Sure, he's anti-war and pro-pot, but his libertarian principles, as Michael Tomasky points out lead him to this:
Johnson shrugs his shoulders at climate change and doesn’t think the government has any business addressing it. He supports the Citizens United decision and thinks donors should be able to spend “as much money as they want.” He backs the Trans-Pacific Partnership, which I would think most young people oppose strongly, after listening to Bernie Sanders inveigh against it for a year. Speaking of Bernie, Johnson opposes tuition-free college. He’s against a federal minimum wage—that’s right, any federal minimum wage (although sometimes his answers are so wandering and circumlocutory that it can be hard to tell).
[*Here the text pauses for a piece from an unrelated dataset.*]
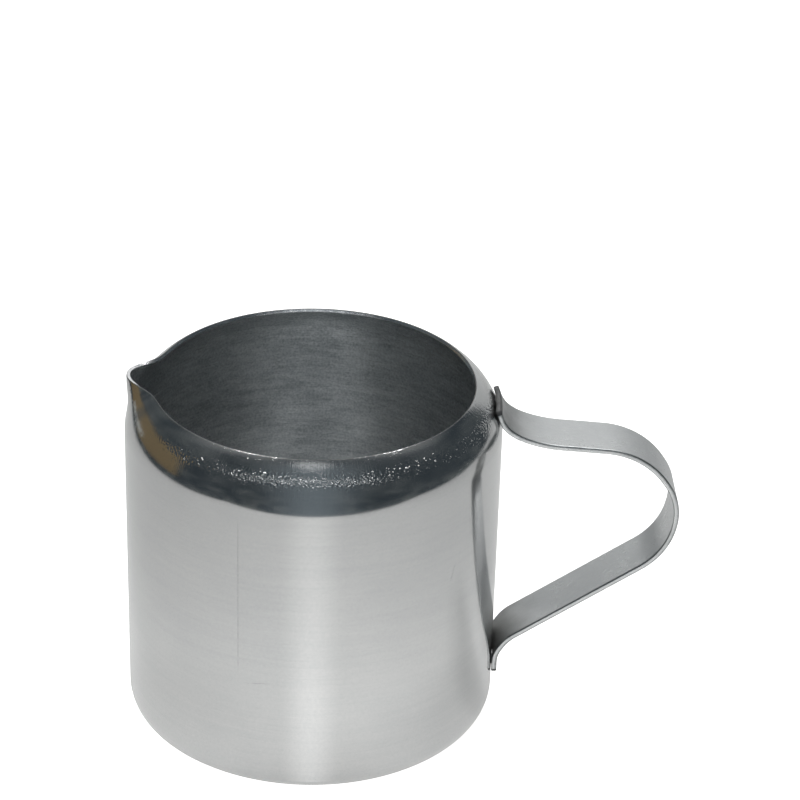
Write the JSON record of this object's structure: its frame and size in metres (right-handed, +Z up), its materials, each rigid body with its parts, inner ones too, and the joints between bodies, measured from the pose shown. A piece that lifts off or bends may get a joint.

And as to guns, he told Slate in 2011: “I don't believe there should be any restrictions when it comes to firearms. None.”
What would a vote for Gary Johnson symbolize? 

And a vote for Jill Stein?  Geoghegan points out the irony:  "Should such a Green vote indirectly put the GOP in power, it is the end of the Paris Accords on Global Warming. It's not just that the United States would drop out—with the U.S. gone, other countries would, too. What would be the point of any other country complying? This would be devastating to the global—not to mention the planet."

The Onion brilliantly spoofed the "precious little voter who needs to feel inspired by a candidate," noting "how important it is for him to find a campaign that stirs genuine optimism and enthusiasm in its supporters."  Far more seriously, the great Bryan Stevenson bluntly remarked on the level of privilege it takes to decide not to vote (or to throw away one's vote on a third-party candidate) because the candidates are flawed:  "I don't know this world, where you get to pick the people who only work perfectly for you."  As he says, "If you don't want to vote for yourself, vote for the marginalized.  Vote for the people in this country who are suffering from oppression and inequality and abuse."